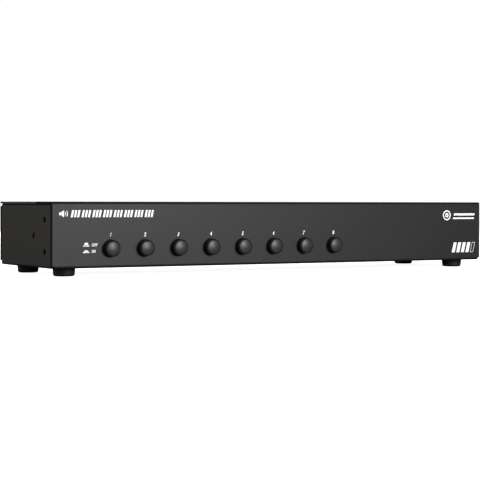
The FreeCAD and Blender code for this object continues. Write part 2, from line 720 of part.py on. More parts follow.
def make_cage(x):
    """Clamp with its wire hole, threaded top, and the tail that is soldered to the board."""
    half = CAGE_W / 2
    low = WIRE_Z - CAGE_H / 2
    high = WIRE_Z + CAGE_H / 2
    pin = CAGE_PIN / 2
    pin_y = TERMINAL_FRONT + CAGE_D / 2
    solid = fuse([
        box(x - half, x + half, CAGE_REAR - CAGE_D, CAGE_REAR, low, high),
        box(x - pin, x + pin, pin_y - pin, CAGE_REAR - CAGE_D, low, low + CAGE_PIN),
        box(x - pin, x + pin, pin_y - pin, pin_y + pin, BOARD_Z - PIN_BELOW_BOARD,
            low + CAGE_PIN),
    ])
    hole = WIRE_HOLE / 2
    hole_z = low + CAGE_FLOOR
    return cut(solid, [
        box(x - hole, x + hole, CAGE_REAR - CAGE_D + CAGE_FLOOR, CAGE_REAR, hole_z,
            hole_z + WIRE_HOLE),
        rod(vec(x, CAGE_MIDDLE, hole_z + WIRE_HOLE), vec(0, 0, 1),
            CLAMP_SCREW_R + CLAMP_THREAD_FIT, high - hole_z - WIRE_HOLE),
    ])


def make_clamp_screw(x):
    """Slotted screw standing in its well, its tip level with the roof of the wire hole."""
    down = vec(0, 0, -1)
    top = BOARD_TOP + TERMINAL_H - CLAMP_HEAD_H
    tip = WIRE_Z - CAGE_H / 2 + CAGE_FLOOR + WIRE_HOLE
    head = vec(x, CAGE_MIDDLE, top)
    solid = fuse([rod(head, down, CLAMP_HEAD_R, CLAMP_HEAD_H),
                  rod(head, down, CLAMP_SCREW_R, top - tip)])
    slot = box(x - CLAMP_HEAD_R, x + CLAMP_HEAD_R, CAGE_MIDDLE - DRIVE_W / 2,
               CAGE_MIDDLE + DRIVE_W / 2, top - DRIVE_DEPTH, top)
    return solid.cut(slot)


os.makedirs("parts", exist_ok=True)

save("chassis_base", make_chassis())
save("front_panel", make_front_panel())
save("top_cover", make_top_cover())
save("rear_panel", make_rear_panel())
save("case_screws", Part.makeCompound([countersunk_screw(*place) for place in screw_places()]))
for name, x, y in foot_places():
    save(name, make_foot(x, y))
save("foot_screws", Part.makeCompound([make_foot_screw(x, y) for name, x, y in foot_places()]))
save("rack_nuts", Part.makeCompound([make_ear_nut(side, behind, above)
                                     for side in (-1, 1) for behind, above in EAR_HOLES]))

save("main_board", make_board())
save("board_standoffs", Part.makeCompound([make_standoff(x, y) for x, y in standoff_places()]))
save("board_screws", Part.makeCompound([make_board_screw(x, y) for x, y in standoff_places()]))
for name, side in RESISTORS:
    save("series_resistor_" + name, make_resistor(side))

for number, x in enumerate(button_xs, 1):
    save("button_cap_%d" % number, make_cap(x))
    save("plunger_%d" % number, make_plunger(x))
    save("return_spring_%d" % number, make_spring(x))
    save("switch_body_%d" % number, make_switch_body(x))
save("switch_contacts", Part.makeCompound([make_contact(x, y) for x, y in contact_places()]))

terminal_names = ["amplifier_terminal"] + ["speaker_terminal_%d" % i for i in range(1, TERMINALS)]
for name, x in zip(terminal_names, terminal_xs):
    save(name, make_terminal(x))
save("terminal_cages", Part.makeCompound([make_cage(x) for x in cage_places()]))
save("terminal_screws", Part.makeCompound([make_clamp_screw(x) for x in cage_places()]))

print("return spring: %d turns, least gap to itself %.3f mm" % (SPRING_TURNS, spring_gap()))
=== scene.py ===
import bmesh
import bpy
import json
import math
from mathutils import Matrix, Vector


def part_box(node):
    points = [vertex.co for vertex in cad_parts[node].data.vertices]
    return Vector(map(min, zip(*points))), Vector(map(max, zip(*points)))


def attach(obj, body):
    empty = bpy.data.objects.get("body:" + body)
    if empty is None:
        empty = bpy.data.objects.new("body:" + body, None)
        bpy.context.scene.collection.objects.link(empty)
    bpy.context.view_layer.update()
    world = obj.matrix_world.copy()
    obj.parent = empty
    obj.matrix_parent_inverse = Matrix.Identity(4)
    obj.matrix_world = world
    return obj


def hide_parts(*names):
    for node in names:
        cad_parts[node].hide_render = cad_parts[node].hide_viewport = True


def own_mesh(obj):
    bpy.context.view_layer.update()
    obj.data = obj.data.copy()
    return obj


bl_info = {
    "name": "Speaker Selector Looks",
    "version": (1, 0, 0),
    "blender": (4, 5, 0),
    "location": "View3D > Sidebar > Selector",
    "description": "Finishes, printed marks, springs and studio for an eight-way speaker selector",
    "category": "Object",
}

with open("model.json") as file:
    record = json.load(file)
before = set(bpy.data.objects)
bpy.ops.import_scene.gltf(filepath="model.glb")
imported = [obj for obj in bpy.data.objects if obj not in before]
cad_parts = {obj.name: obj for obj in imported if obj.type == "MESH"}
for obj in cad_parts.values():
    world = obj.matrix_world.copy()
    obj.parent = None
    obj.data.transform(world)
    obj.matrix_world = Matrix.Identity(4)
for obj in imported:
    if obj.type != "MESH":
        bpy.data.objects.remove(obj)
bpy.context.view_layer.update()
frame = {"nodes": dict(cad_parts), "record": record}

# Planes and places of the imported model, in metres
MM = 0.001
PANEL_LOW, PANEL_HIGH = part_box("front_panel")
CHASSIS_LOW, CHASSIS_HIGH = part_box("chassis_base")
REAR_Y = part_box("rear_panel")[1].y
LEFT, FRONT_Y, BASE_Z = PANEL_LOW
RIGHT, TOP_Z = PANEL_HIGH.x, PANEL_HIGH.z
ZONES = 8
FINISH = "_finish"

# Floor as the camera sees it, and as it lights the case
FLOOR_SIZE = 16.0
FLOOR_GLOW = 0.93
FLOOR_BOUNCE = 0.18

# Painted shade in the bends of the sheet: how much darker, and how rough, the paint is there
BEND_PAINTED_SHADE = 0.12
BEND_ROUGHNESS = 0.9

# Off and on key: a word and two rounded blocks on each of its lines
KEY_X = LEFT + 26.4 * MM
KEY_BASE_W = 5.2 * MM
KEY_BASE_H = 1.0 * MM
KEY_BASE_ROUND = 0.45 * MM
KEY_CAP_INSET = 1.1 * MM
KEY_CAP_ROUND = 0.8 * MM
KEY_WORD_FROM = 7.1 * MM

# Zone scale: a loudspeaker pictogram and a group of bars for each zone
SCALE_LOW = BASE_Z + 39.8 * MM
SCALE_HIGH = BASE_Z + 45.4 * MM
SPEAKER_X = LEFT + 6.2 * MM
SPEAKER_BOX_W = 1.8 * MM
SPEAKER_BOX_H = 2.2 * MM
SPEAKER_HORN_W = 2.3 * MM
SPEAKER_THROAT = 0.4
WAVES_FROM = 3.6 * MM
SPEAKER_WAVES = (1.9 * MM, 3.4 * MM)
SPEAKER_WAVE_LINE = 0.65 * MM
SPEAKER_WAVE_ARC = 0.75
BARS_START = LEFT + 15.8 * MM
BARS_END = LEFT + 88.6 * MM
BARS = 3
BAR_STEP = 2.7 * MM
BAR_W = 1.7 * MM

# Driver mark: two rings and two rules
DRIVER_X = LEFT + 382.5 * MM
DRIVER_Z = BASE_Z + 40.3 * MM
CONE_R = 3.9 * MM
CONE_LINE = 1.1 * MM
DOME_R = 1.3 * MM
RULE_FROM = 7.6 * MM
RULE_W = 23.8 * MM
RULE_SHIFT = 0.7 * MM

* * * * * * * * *

What you are asked to do:
Set down each line of the material verbatim, from the first line through the line that contains "for side in".

Finished answer:
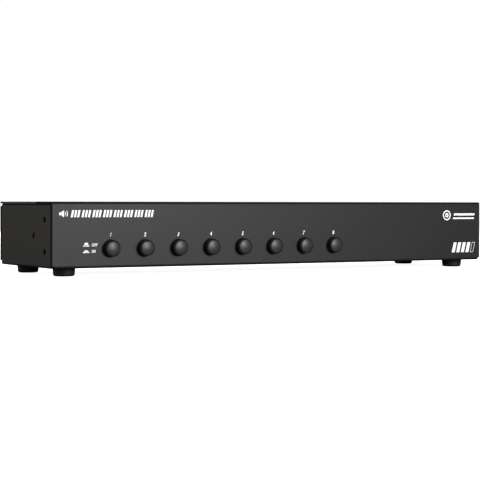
The FreeCAD and Blender code for this object continues. Write part 2, from line 720 of part.py on. More parts follow.
def make_cage(x):
    """Clamp with its wire hole, threaded top, and the tail that is soldered to the board."""
    half = CAGE_W / 2
    low = WIRE_Z - CAGE_H / 2
    high = WIRE_Z + CAGE_H / 2
    pin = CAGE_PIN / 2
    pin_y = TERMINAL_FRONT + CAGE_D / 2
    solid = fuse([
        box(x - half, x + half, CAGE_REAR - CAGE_D, CAGE_REAR, low, high),
        box(x - pin, x + pin, pin_y - pin, CAGE_REAR - CAGE_D, low, low + CAGE_PIN),
        box(x - pin, x + pin, pin_y - pin, pin_y + pin, BOARD_Z - PIN_BELOW_BOARD,
            low + CAGE_PIN),
    ])
    hole = WIRE_HOLE / 2
    hole_z = low + CAGE_FLOOR
    return cut(solid, [
        box(x - hole, x + hole, CAGE_REAR - CAGE_D + CAGE_FLOOR, CAGE_REAR, hole_z,
            hole_z + WIRE_HOLE),
        rod(vec(x, CAGE_MIDDLE, hole_z + WIRE_HOLE), vec(0, 0, 1),
            CLAMP_SCREW_R + CLAMP_THREAD_FIT, high - hole_z - WIRE_HOLE),
    ])


def make_clamp_screw(x):
    """Slotted screw standing in its well, its tip level with the roof of the wire hole."""
    down = vec(0, 0, -1)
    top = BOARD_TOP + TERMINAL_H - CLAMP_HEAD_H
    tip = WIRE_Z - CAGE_H / 2 + CAGE_FLOOR + WIRE_HOLE
    head = vec(x, CAGE_MIDDLE, top)
    solid = fuse([rod(head, down, CLAMP_HEAD_R, CLAMP_HEAD_H),
                  rod(head, down, CLAMP_SCREW_R, top - tip)])
    slot = box(x - CLAMP_HEAD_R, x + CLAMP_HEAD_R, CAGE_MIDDLE - DRIVE_W / 2,
               CAGE_MIDDLE + DRIVE_W / 2, top - DRIVE_DEPTH, top)
    return solid.cut(slot)


os.makedirs("parts", exist_ok=True)

save("chassis_base", make_chassis())
save("front_panel", make_front_panel())
save("top_cover", make_top_cover())
save("rear_panel", make_rear_panel())
save("case_screws", Part.makeCompound([countersunk_screw(*place) for place in screw_places()]))
for name, x, y in foot_places():
    save(name, make_foot(x, y))
save("foot_screws", Part.makeCompound([make_foot_screw(x, y) for name, x, y in foot_places()]))
save("rack_nuts", Part.makeCompound([make_ear_nut(side, behind, above)
                                     for side in (-1, 1) for behind, above in EAR_HOLES]))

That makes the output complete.